→ **Task instructions**
Within the material below, transcribe exactly the lines from the one holding "wiper_rubber();" through the one holding "for node in", keeping both ends and skipping the rest.

====== Supplied information

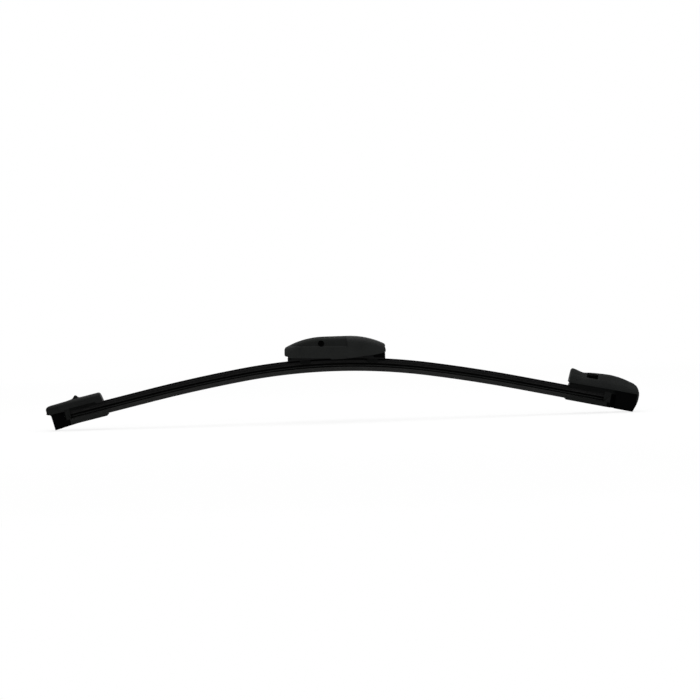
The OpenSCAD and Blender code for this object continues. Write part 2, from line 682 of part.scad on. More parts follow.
function cover_section(half, top) = both_sides([
    [half, z_edge - 5], [half, z_top + 3.9], [half - 0.3, z_top + 5], [half - 1.1, z_top + 7.3],
    [half - 2.6, z_top + 9.6], [half - 4.3, top - 1.2], [half - 5.4, top - 0.3], [half - 6.2, top]]);

// The cover seen from above: straight flanks and a rounded nose
function cover_plan(half, nose) = both_flanks(concat(
    [[cover_x - over, half]],
    [for (i = [0:6]) [nose - 5.2 + 5.2 * sin(15 * i), half - 4 + 4 * cos(15 * i)]]));

module end_cover() {
    color(charcoal) from_pin() at_end(1)
        difference() {
            intersection() {
                across(cover_outline, -cover_half - over, cover_half + over);
                run_x(cover_section(cover_half, fin_top + 0.4), cover_x - over, nose_x + over);
                upright(cover_plan(cover_half, nose_x), z_edge - 2, fin_top + over);
            }
            // The recess under the flanks, back from the nose
            trim_sides(nose_half, rubber_half + 3, nose_x - 1.6, z_edge - 2, flank_low);
            intersection() {
                across(cover_hollow, -cover_half, cover_half);
                run_x(cover_section(cover_in, fin_top - 0.9), cover_x, nose_x);
                union() {
                    upright(cover_plan(cover_in, nose_x - cover_wall), flank_low + nose_wall, fin_top);
                    upright(cover_plan(nose_half - nose_wall, nose_x - cover_wall), z_edge - 4, fin_top);
                    translate([cover_x, -cover_in, z_edge - 4])
                        cube([rubber_half + 3 - cover_x, 2 * cover_in, fin_top - z_edge]);
                }
            }
            // Slot over the snap nub, open on the near flank
            translate([nub_x - 0.92 * slot_len, -cover_half - over, z_top + 8.4])
                cube([slot_len, cover_half + over - nub_half, 3.5]);
        }
}

wiper_rubber();
rail_front();
rail_rear();
base();
pivot_rivet();
arm_adapter();
hood();
end_clip_left();
end_clip_right();
end_cover();
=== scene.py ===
# %% [markdown]
# # A flat wiper blade
# A flat blade has no metal bow on top. Two thin spring rails lie in the sides of a rubber strip and
# keep it curved, so that it presses evenly on the glass. A moulded base in the middle carries the
# arm adapter under a domed hood, and clips close both ends.

# %% Start from the measured solids
import bpy
import math
from mathutils import Matrix, Quaternion, Vector


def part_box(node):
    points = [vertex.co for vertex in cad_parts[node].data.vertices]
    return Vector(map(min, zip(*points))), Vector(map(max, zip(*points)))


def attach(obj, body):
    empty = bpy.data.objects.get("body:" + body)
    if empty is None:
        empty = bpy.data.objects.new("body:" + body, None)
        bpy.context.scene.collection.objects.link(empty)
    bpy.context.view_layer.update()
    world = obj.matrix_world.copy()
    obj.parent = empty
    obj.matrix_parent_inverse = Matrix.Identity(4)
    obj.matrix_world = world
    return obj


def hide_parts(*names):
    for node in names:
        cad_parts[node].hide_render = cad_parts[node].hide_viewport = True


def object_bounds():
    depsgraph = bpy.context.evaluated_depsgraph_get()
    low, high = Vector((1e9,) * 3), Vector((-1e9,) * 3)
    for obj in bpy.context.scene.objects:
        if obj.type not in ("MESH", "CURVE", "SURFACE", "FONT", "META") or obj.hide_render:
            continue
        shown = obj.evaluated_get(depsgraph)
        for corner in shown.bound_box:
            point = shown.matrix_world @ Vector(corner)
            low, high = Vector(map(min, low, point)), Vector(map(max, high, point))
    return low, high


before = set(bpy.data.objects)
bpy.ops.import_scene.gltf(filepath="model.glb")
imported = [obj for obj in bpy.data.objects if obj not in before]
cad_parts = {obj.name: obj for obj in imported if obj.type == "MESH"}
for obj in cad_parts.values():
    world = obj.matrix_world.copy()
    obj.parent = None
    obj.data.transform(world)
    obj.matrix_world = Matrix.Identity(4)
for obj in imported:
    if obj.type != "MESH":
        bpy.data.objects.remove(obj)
cad_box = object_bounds()
print("solids:", ", ".join(sorted(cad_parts)))

# %% [markdown]
# All the sizes below are in millimetres and measured from the middle of the rubber strip, where it
# is easiest to think about them. Heights are often given over the strip's cap, as CAP_Z + 3. The
# model itself is in metres and starts at the bore of the arm's pin, so one small function moves a
# point from the first frame to the second.

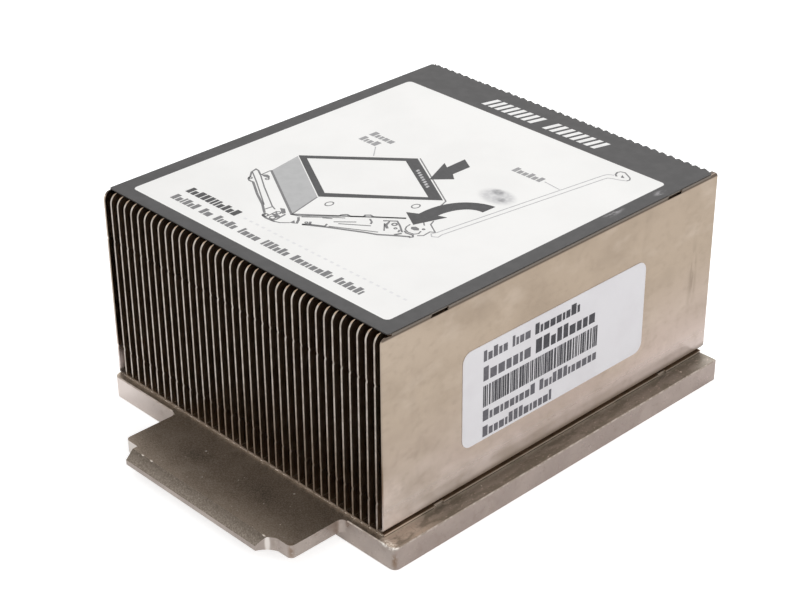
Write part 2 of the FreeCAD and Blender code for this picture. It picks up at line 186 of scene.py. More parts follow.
def base_metal():
    """Nickel plating, speckled and stained brown on its upper faces and rubbed bright along its edges, with
    painted light, shade, reflections and a highlight on some faces.
    """
    s = Surface("base_nickel", metallic=1.0)
    upper = s.ramp(s.facing_z, 0.3, 0.6)
    flat = s.ramp(s.facing_z, 0.75, 0.95)
    side = s.cloud(shade(180, 168, 161), shade(197, 185, 177), 9.0, 4, 0.35, 0.65)
    side = s.cloud(side, shade(158, 142, 130), 2.5, 5, 0.56, 0.72, 0.4, seed=7)
    side = s.cloud(side, shade(222, 212, 204), 0.4, 3, 0.60, 0.74, 0.3, seed=3)
    side = s.cloud(side, shade(132, 117, 105), 0.6, 3, 0.62, 0.74, 0.4, seed=31)
    top = s.cloud(shade(138, 125, 112), shade(150, 137, 124), 11.0, 3, 0.35, 0.65, seed=5)
    # Painted reflection: the tongue's top turns paler over its last few millimetres towards the front
    top = s.mix(s.ramp(s.y, base_low.y + 8.0, base_low.y + 1.8, 0, 0.7), top, shade(164, 150, 136))
    top = s.cloud(top, shade(112, 99, 87), 5.0, 3, 0.46, 0.66, 0.35, seed=61)
    for x, y, reach in ((53.4, 10.3, 9.0), (35.0, 9.1, 7.0)):
        dull = s.near((base_low.x + x, base_low.y + y, base_high.z), (reach, 0.45 * reach, 2.0))
        top = s.mix(s.times(dull, 0.5), top, shade(92, 82, 72))
    near_ledge = s.ramp(s.y, fins_low.y + 4.0, fins_low.y + 14.0, 1.0, 0.0)
    far_ledge = s.ramp(s.y, 10.0, 40.0)
    ledge = s.mix(near_ledge, shade(148, 139, 129), shade(200, 186, 173))
    ledge = s.mix(far_ledge, ledge, shade(140, 132, 123))
    ledge = s.cloud(ledge, shade(122, 115, 103), 1.6, 5, 0.46, 0.60, 0.7, stretch=(1, 0.35, 1), seed=71)
    ledge = s.cloud(ledge, shade(196, 180, 168), 0.5, 4, 0.58, 0.70, 0.5, stretch=(1, 0.5, 1), seed=73)
    top = s.cloud(top, shade(196, 182, 166), 0.24, 1, 0.42, 0.62, 0.35, seed=11)
    top = s.mix(s.ramp(s.x, plate_high.x - 0.3, plate_high.x), top, ledge)
    top = s.cloud(top, shade(104, 91, 80), 0.45, 2, 0.56, 0.72, 0.4, seed=13)
    top = s.cloud(top, shade(250, 240, 228), 0.7, 1, 0.74, 0.80, 0.8, seed=53)
    # The lip goes on in the tongue's tone and turns paler towards its front edge
    lip = s.cloud(shade(96, 87, 78), shade(112, 102, 92), 0.4, 3, 0.4, 0.6, seed=17)
    pale_lip = s.cloud(shade(118, 108, 98), shade(142, 132, 121), 0.3, 3, 0.42, 0.62, seed=18)
    lip = s.mix(s.ramp(s.y, base_low.y + lip_depth + 0.05, base_low.y), lip, pale_lip)
    lip = s.cloud(lip, shade(186, 175, 163), 0.35, 2, 0.54, 0.70, 0.22, seed=27)
    lip = s.cloud(lip, shade(78, 70, 62), 0.6, 2, 0.54, 0.70, 0.22, seed=33)
    on_lip = s.ramp(s.y, base_low.y + lip_depth - 0.1, base_low.y + lip_depth + 0.1, 1.0, 0.0)
    rim = s.cloud(shade(158, 145, 134), shade(184, 172, 162), 0.9, 4, 0.45, 0.6, seed=19)
    # Painted shade: the base's side faces that look along +x, near its right end, are darkened
    right_face_shade = s.times(s.ramp(s.facing_x, 0.6, 0.9, 0, 0.4), s.ramp(s.x, plate_high.x, base_high.x - 1.0))
    side = s.mix(right_face_shade, side, shade(164, 147, 140))
    # Painted light: the side faces turn much paler towards the base's left end
    corner = s.ramp(s.x, base_low.x + 20.0, base_low.x + 3.0, 0, 0.95)
    side = s.mix(corner, side, shade(232, 221, 215))
    # Painted reflection: a pale patch on the small front facet beside the tongue's left side
    step = s.near((tongue_left + 1.9, base_low.y + 2.9, 3.6), (3.0, 1.0, 3.0), 0.7)
    side = s.mix(step, side, shade(236, 228, 221))
    # Painted highlight: a bright vertical streak on the curved wall of the notch at the tongue's front
    groove_highlight = s.near((tongue_left + 43.8, base_low.y + 1.9, 3.6), (0.7, 0.7, 3.0), 0.4)
    side = s.mix(groove_highlight, side, shade(250, 242, 236))
    tone = s.mix(upper, side, s.mix(on_lip, rim, lip))
    tone = s.mix(flat, tone, top)
    # Small bright spots along the lip's ridge
    for x, reach in ((27.9, 0.5), (30.6, 0.6), (63.9, 0.6), (65.2, 0.5)):
        ridge_spot = s.near((base_low.x + x, base_low.y + lip_depth, base_high.z), (reach, 0.22, 0.5), 0.3)
        tone = s.mix(ridge_spot, tone, shade(236, 226, 214))
    for x, y in ((58.1, 14.2), (35.4, 11.4)):
        nick = s.near((base_low.x + x, base_low.y + y, base_high.z), (0.3, 0.3, 0.5), 0.3)
        tone = s.mix(nick, tone, shade(250, 244, 236))
    for spot in ((base_high.x - 0.5, fins_low.y - 1.0, 2.0), (base_low.x + 69.5, base_low.y + 3.4, 3.6)):
        stain = s.times(s.near(spot, (0.9, 0.9, 2.8)), s.ramp(s.noise(0.8, 3, seed=41), 0.35, 0.5))
        tone = s.mix(s.times(stain, 0.8), tone, shade(134, 106, 82))
    worn = s.near((base_high.x - 2.0, fins_low.y - 0.9, base_high.z), (3.0, 1.4, 0.9), 0.3)
    tone = s.mix(s.times(worn, s.ramp(s.noise(0.5, 3, seed=23), 0.4, 0.6)), tone, shade(250, 245, 236))
    # Its sides are glossier than its flat top
    on_side = s.ramp(s.facing_z, 0.75, 0.95, 1.0, 0.0)
    side_gloss = s.times(s.ramp(s.noise(1.8, 4, seed=29), 0.3, 0.7, 0.27, 0.38), on_side)
    s.set(Base_Color=tone, Roughness=s.math("ADD", side_gloss, s.times(flat, 0.43)))
    s.bump(s.noise(0.25, 2), 0.05)
    return s


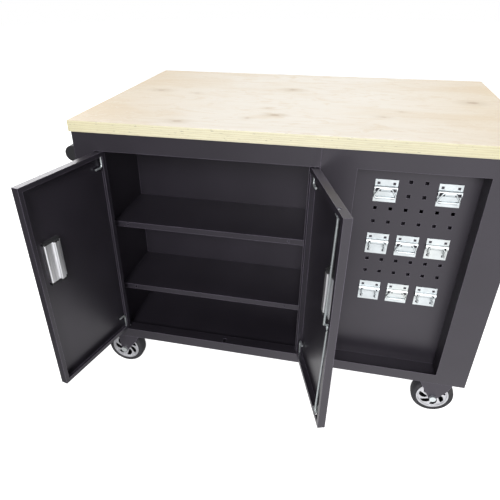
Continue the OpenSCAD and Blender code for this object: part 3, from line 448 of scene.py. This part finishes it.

============

→ **Solution to this task**
wiper_rubber();
rail_front();
rail_rear();
base();
pivot_rivet();
arm_adapter();
hood();
end_clip_left();
end_clip_right();
end_cover();
=== scene.py ===
# %% [markdown]
# # A flat wiper blade
# A flat blade has no metal bow on top. Two thin spring rails lie in the sides of a rubber strip and
# keep it curved, so that it presses evenly on the glass. A moulded base in the middle carries the
# arm adapter under a domed hood, and clips close both ends.

# %% Start from the measured solids
import bpy
import math
from mathutils import Matrix, Quaternion, Vector


def part_box(node):
    points = [vertex.co for vertex in cad_parts[node].data.vertices]
    return Vector(map(min, zip(*points))), Vector(map(max, zip(*points)))


def attach(obj, body):
    empty = bpy.data.objects.get("body:" + body)
    if empty is None:
        empty = bpy.data.objects.new("body:" + body, None)
        bpy.context.scene.collection.objects.link(empty)
    bpy.context.view_layer.update()
    world = obj.matrix_world.copy()
    obj.parent = empty
    obj.matrix_parent_inverse = Matrix.Identity(4)
    obj.matrix_world = world
    return obj


def hide_parts(*names):
    for node in names:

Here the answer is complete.